We will have a new Prime Minister by the time autumn leaves fall, and potentially much sooner. The Wildlife Trusts can offer one key piece of advice, drawn from our members – respect people’s love for every day, wild joys over self-interested corporate calls to weaken what safeguards these treasures. The road back to public trust in politics runs through this greater appreciation of what people love in their lives.  

Ending the attacks on nature, and moving to the bold, coordinated action need to recover wildlife, would play an important part in ending the disconnect between Westminster and the country – and bring tangible policy benefits with it.  

The happiness nature gives people sparks a virtuous cascade of social impacts. People who spend time in wild spaces report an increased sense of wellbeing and boosted health, which feeds through into healthier communities. 

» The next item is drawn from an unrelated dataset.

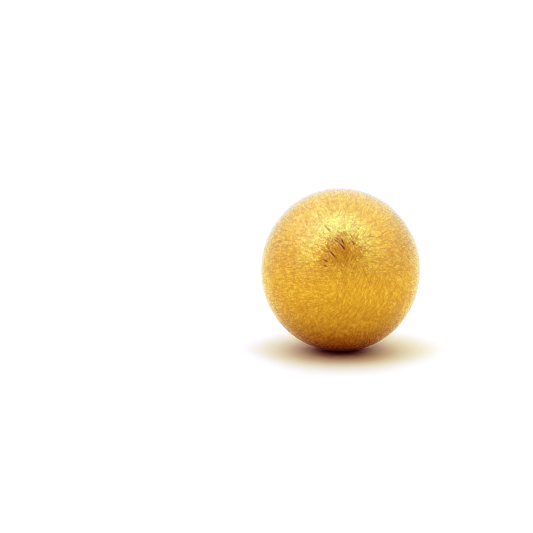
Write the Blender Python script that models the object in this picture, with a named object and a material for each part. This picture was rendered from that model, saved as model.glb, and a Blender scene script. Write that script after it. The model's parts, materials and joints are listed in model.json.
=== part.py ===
"""A ball stud earring, resting on a surface: a hollow satin ball with its soldered pad and post,
and the ear nut that slides on the post.

Metres, +Z up. The ball's front looks towards -Y. The post leaves the back of the ball and tips
down until the ear nut touches the surface, which is z = 0.
"""

import math

import bmesh
import bpy
from mathutils import Matrix

# The ball, hand finished and a little out of round
BALL_WIDTH = 0.01363
BALL_HEIGHT = 0.01400
BALL_DEPTH = 0.01380
BALL_WALL = 0.00025
VENT_BORE = 0.00080
VENT_MARGIN = 0.00080

# The pad that the post stands on, soldered to the back of the ball
PAD_DIAMETER = 0.00400
PAD_RISE = 0.00035
PAD_EDGE = 0.00010

# The post, with a ring notch that the ear nut snaps into
POST_DIAMETER = 0.00090
POST_LENGTH = 0.01000
POST_FILLET = 0.00012
NOTCH_FROM_TIP = 0.00220
NOTCH_LENGTH = 0.00050
NOTCH_DEPTH = 0.00009
TIP_TAPER = 0.00060
TIP_FLAT = 0.00040

# The ear nut, one strip of sheet whose ends curl in to grip the post
NUT_SHEET = 0.00030
NUT_WIDTH = 0.00430
NUT_CURL_RADIUS = 0.00110
NUT_CURL_END_RADIUS = 0.00072
NUT_CURL_TURN = math.radians(330)
NUT_EDGE = 0.00006
NUT_CLEARANCE = 0.00005

# How finely the round shapes are divided
BALL_SIDES = 64
CAVITY_SIDES = 40
POST_SIDES = 28
CURL_STEPS = 22
ARC_STEPS = 4

GRIP_ANGLE = math.radians(270)
SMOOTH_ANGLE = math.radians(32)
MERGE_DISTANCE = 1e-7

# Places along the post, measured from the centre of the ball
PAD_FACE = BALL_DEPTH / 2 + PAD_RISE
POST_TIP = PAD_FACE + POST_LENGTH
NOTCH_PLACE = POST_TIP - NOTCH_FROM_TIP
NUT_PLATE = NOTCH_PLACE - NUT_CURL_RADIUS


def clear_scene():
    for obj in list(bpy.data.objects):
        bpy.data.objects.remove(obj, do_unlink=True)


def gold(name, colour, roughness):
    """A metal with this colour and gloss."""
    material = bpy.data.materials.new(name)
    material.use_nodes = True
    surface = material.node_tree.nodes["Principled BSDF"]
    surface.inputs["Base Color"].default_value = (*colour, 1.0)
    surface.inputs["Metallic"].default_value = 1.0
    surface.inputs["Roughness"].default_value = roughness
    material.diffuse_color = (*colour, 1.0)
    return material


def add_object(name, bm, carrier, material=None):
    """A smooth shaded object made from a bmesh and carried by the empty."""
    mesh = bpy.data.meshes.new(name)
    bm.to_mesh(mesh)
    bm.free()
    mesh.shade_smooth()
    mesh.set_sharp_from_angle(angle=SMOOTH_ANGLE)
    if material:
        mesh.materials.append(material)
    obj = bpy.data.objects.new(name, mesh)
    obj.parent = carrier
    bpy.context.scene.collection.objects.link(obj)
    return obj


def combine(obj, operation, helper):
    """A Boolean between an object and a helper, which is then hidden."""
    helper.hide_render = True
    helper.display_type = "WIRE"
    modifier = obj.modifiers.new(helper.name, "BOOLEAN")
    modifier.operation = operation
    modifier.solver = "EXACT"
    modifier.object = helper


def ellipsoid(width, depth, height, sides):
    """A ball whose poles lie on the post's line, so that its rings run round the post."""
    bm = bmesh.new()
    lay_down = Matrix.Rotation(-math.pi / 2, 4, "X")
    stretch = Matrix.Diagonal((width / 2, height / 2, depth / 2, 1))
    bmesh.ops.create_uvsphere(
        bm, u_segments=sides, v_segments=sides // 2, radius=1, matrix=lay_down @ stretch
    )
    return bm


def turned(profile, sides):
    """A profile of (radius, place along the post) turned round the post's line."""
    bm = bmesh.new()
    points = [bm.verts.new((radius, along, 0)) for radius, along in profile]
    edges = [bm.edges.new(pair) for pair in zip(points, points[1:])]
    bmesh.ops.spin(
        bm, geom=points + edges, axis=(0, 1, 0), cent=(0, 0, 0), angle=math.tau, steps=sides
    )
    bmesh.ops.remove_doubles(bm, verts=bm.verts, dist=MERGE_DISTANCE)
    bmesh.ops.recalc_face_normals(bm, faces=bm.faces)
    return bm


def post_profile():
    """The post and pad from the tip to the pad's root, which is sunk into the ball's wall."""
    radius = POST_DIAMETER / 2
    pad_radius = PAD_DIAMETER / 2
    root = BALL_DEPTH / 2 * math.sqrt(1 - (PAD_DIAMETER / BALL_WIDTH) ** 2) - BALL_WALL
    profile = [(0, POST_TIP)]
    for step in range(ARC_STEPS + 1):
        share = step / ARC_STEPS
        bulge = math.sin(share * math.pi / 2)
        along = POST_TIP - TIP_TAPER * (1 - math.cos(share * math.pi / 2))
        profile.append((TIP_FLAT / 2 + (radius - TIP_FLAT / 2) * bulge, along))
    for step in range(ARC_STEPS + 1):
        share = step / ARC_STEPS
        depth = NOTCH_DEPTH * math.sin(share * math.pi)
        along = NOTCH_PLACE + NOTCH_LENGTH * (0.5 - share)
        profile.append((radius - depth, along))
    for step in range(ARC_STEPS + 1):
        turn = step / ARC_STEPS * math.pi / 2
        out = radius + POST_FILLET * (1 - math.cos(turn))
        profile.append((out, PAD_FACE + POST_FILLET * (1 - math.sin(turn))))
    for step in range(ARC_STEPS + 1):
        turn = step / ARC_STEPS * math.pi / 2
        out = pad_radius - PAD_EDGE * (1 - math.sin(turn))
        profile.append((out, PAD_FACE - PAD_EDGE * (1 - math.cos(turn))))
    profile += [(pad_radius, root), (0, root)]
    return profile


def curl_radius(turn):
    """The radius of the strip's middle, which tightens as the strip curls in."""
    return NUT_CURL_RADIUS - (NUT_CURL_RADIUS - NUT_CURL_END_RADIUS) * turn / NUT_CURL_TURN


def half_strip():
    """The upper half of the nut's strip: at each section its two faces, as (along, height) pairs."""
    grip = POST_DIAMETER / 2 + NUT_CLEARANCE + NUT_SHEET / 2
    middle = grip + curl_radius(GRIP_ANGLE)
    sections = []
    for step in range(CURL_STEPS + 1):
        turn = NUT_CURL_TURN * step / CURL_STEPS
        faces = []
        for radius in (curl_radius(turn) + NUT_SHEET / 2, curl_radius(turn) - NUT_SHEET / 2):
            along = NUT_PLATE + NUT_CURL_RADIUS - radius * math.cos(turn)
            faces.append((along, middle + radius * math.sin(turn)))
        sections.append(faces)
    return sections


def strip_sections():
    """The whole strip, end to end: the upper half and its mirror below the post."""
    upper = half_strip()
    lower = [[(along, -height) for along, height in faces] for faces in reversed(upper)]
    return lower + upper


def nut_strip():
    """The nut's strip at its full width, before its edges are eased and its hole is made."""
    bm = bmesh.new()
    rings = []
    for front, back in strip_sections():
        corners = [(-1, front), (1, front), (1, back), (-1, back)]
        rings.append([bm.verts.new((side * NUT_WIDTH / 2, *place)) for side, place in corners])
    for ring, following in zip(rings, rings[1:]):
        for here in range(4):
            there = (here + 1) % 4
            bm.faces.new((ring[here], ring[there], following[there], following[here]))
    bm.faces.new(rings[0])
    bm.faces.new(rings[-1])
    bmesh.ops.recalc_face_normals(bm, faces=bm.faces)
    return bm


def bore(radius, length, sides=20):
    """A cylinder for cutting, along the post's line and centred on its own origin."""
    bm = bmesh.new()
    bmesh.ops.create_cone(
        bm,
        cap_ends=True,
        segments=sides,
        radius1=radius,
        radius2=radius,
        depth=length,
        matrix=Matrix.Rotation(math.pi / 2, 4, "X"),
    )
    return bm


def hind_outline():
    """Points of the post and the nut, as (along, height), that could touch the surface."""
    points = [(along, side * radius) for radius, along in post_profile() for side in (1, -1)]
    for front, back in strip_sections():
        points += [front, back]
    return points


def ball_drop(tilt):
    """How far below its centre the ball reaches when the post is tipped down by this tilt."""
    return math.hypot(BALL_HEIGHT / 2 * math.cos(tilt), BALL_DEPTH / 2 * math.sin(tilt))


def hind_drop(tilt):
    """How far below the ball's centre the nut or the post reaches at this tilt."""
    outline = hind_outline()
    return max(along * math.sin(tilt) - height * math.cos(tilt) for along, height in outline)


def resting_tilt():
    """The tilt at which the ball and whatever is lowest behind it both touch the surface."""
    level, steep = 0.0, math.pi / 2
    while steep - level > 1e-9:
        middle = (level + steep) / 2
        if hind_drop(middle) < ball_drop(middle):
            level = middle
        else:
            steep = middle
    return level


def add_carrier():
    """The empty at the centre of the ball, which carries every piece at the resting tilt."""
    tilt = resting_tilt()
    front = math.hypot(BALL_DEPTH / 2 * math.cos(tilt), BALL_HEIGHT / 2 * math.sin(tilt))
    back = max(
        along * math.cos(tilt) + height * math.sin(tilt) for along, height in hind_outline()
    )
    carrier = bpy.data.objects.new("resting_place", None)
    carrier.location = (0, (front - back) / 2, ball_drop(tilt))
    carrier.rotation_euler = (-tilt, 0, 0)
    bpy.context.scene.collection.objects.link(carrier)
    return carrier


def add_ball_and_post(carrier, material):
    """The hollow ball with its pad and post soldered on, and the vent beside the pad."""
    ball = ellipsoid(BALL_WIDTH, BALL_DEPTH, BALL_HEIGHT, BALL_SIDES)
    ball = add_object("ball_and_post", ball, carrier, material)
    post = add_object("post_form", turned(post_profile(), POST_SIDES), carrier)
    inside = [size - 2 * BALL_WALL for size in (BALL_WIDTH, BALL_DEPTH, BALL_HEIGHT)]
    cavity = add_object("cavity_form", ellipsoid(*inside, CAVITY_SIDES), carrier)
    vent = add_object("vent_form", bore(VENT_BORE / 2, BALL_DEPTH / 2), carrier)
    off_axis = PAD_DIAMETER / 2 + VENT_MARGIN + VENT_BORE / 2
    lean = math.asin(off_axis / (BALL_HEIGHT / 2))
    vent.location = (0, BALL_DEPTH / 2 * math.cos(lean), -off_axis)
    vent.rotation_euler = (-lean, 0, 0)
    combine(ball, "UNION", post)
    combine(ball, "DIFFERENCE", cavity)
    combine(ball, "DIFFERENCE", vent)


def add_ear_nut(carrier, material):
    """The curled strip, with its cut edges eased and a hole for the post."""
    nut = add_object("ear_nut", nut_strip(), carrier, material)
    eased = nut.modifiers.new("Eased edges", "BEVEL")
    eased.width = NUT_EDGE
    eased.segments = 2
    eased.limit_method = "ANGLE"
    eased.angle_limit = math.radians(50)
    hole_radius = POST_DIAMETER / 2 + NUT_CLEARANCE
    hole = add_object("nut_hole_form", bore(hole_radius, 3 * NUT_SHEET), carrier)
    hole.location = (0, NUT_PLATE, 0)
    combine(nut, "DIFFERENCE", hole)


def main():
    clear_scene()
    satin_gold = gold("satin_gold", (0.83, 0.53, 0.18), 0.34)
    polished_gold = gold("polished_gold", (0.86, 0.58, 0.24), 0.18)
    carrier = add_carrier()
    add_ball_and_post(carrier, satin_gold)
    add_ear_nut(carrier, polished_gold)


main()
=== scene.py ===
"""A ball stud earring in satin gold, with its post and ear nut, on a pale studio floor."""

import json
import math

import bmesh
import bpy
from bpy.props import FloatProperty, FloatVectorProperty, IntProperty, PointerProperty
from mathutils import Matrix, Vector


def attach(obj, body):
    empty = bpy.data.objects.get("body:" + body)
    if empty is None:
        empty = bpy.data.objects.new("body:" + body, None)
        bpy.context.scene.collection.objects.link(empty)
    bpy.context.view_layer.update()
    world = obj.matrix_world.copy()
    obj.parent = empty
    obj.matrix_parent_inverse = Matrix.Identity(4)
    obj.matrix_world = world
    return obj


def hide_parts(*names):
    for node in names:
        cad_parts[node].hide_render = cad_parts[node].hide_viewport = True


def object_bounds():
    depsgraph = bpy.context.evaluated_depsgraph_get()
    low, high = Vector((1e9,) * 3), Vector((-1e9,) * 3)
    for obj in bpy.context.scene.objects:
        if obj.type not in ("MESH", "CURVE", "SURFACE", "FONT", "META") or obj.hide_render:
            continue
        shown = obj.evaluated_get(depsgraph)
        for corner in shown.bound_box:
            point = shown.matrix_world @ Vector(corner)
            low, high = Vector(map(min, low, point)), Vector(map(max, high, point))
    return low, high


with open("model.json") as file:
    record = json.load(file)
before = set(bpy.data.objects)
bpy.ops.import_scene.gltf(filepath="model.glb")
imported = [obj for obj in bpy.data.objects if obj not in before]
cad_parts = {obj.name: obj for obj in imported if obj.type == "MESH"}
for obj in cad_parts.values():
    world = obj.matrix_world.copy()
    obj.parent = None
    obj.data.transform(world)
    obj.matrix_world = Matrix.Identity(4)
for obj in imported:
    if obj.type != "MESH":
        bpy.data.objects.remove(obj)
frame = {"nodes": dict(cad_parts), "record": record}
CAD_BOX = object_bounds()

bl_info = {
    "name": "Ball Stud Earring",
    "version": (1, 0, 0),
    "blender": (4, 5, 0),
    "location": "3D View > Sidebar > Earring",
    "description": "Models a satin gold ball stud with its post and ear nut, and lights it",
    "category": "Add Mesh",
}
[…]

Wildlife Trust projects which bring communities together to look after shared nature-rich spaces report new connections between neighbours and increased self-esteem amongst participants. More everyday happiness, improved public health and better social cohesion, will have beneficial economic effects. Nature connection is a strikingly effective tool for improving life satisfaction, which in turn boosts economic growth 

As Westminster looks - yet again - for a new start that sticks, powerful people should reflect that when we fix nature we can fix so much more. The new Prime Minister will have a lot to do, but a shift on nature policy could be part of a fundamental political change. 

A Government that heeds every day, real life joys, and works with people to protect and extend them, would be strengthening the taproot of democracy after years of disconnection. Put simply, more nature would mean better lives for more people – a worthy objective for Government.  

The Cambridge Dictionary defines the phrase ‘touching grass’ as ‘to spend time outside in nature or doing activities in the real world, instead of spending time on the internet.’ Good advice, for the fifth Prime Minister in four years.